* _Problem description_:
Tell how many lines include the string "bodies". Answer with a single number.

------ Dataset content

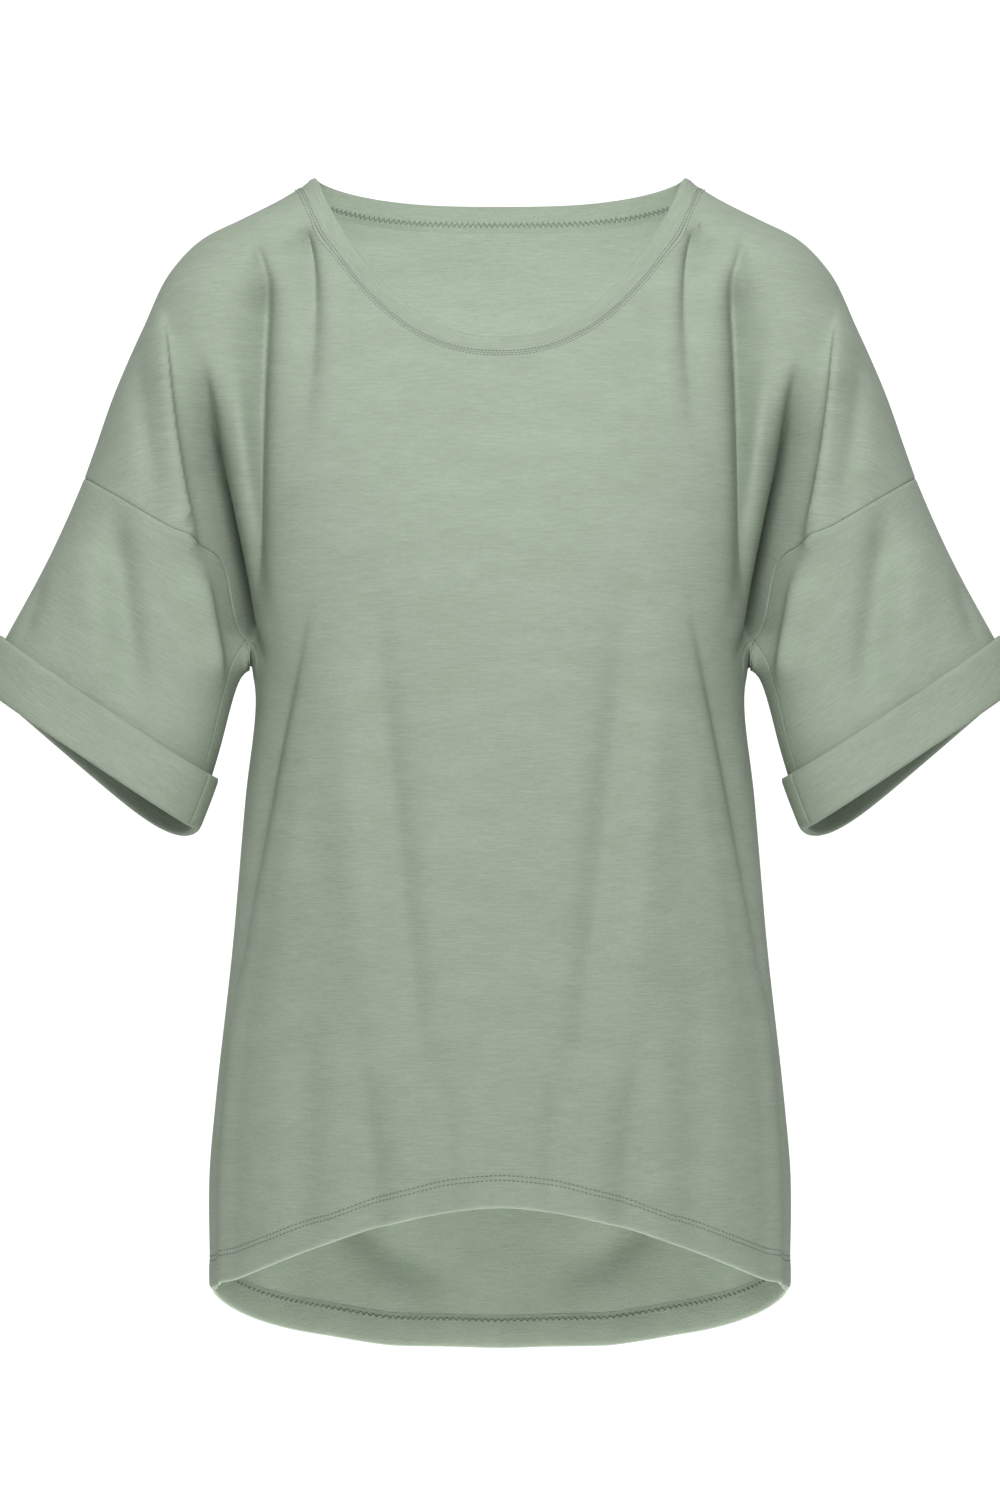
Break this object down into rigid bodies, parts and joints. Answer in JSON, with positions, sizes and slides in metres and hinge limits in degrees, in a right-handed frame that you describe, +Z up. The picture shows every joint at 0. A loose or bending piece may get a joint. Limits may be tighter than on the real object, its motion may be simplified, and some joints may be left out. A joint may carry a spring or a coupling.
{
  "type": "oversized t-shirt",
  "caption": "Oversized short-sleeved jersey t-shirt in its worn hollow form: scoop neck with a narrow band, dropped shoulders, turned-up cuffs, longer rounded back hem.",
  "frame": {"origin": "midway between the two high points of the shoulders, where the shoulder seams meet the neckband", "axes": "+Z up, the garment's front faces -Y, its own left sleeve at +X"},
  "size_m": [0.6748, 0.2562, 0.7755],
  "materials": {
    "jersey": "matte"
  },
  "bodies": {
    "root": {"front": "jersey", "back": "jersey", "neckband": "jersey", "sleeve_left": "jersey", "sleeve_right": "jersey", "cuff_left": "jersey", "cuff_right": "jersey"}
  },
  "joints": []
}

------------

* _Solution_:
2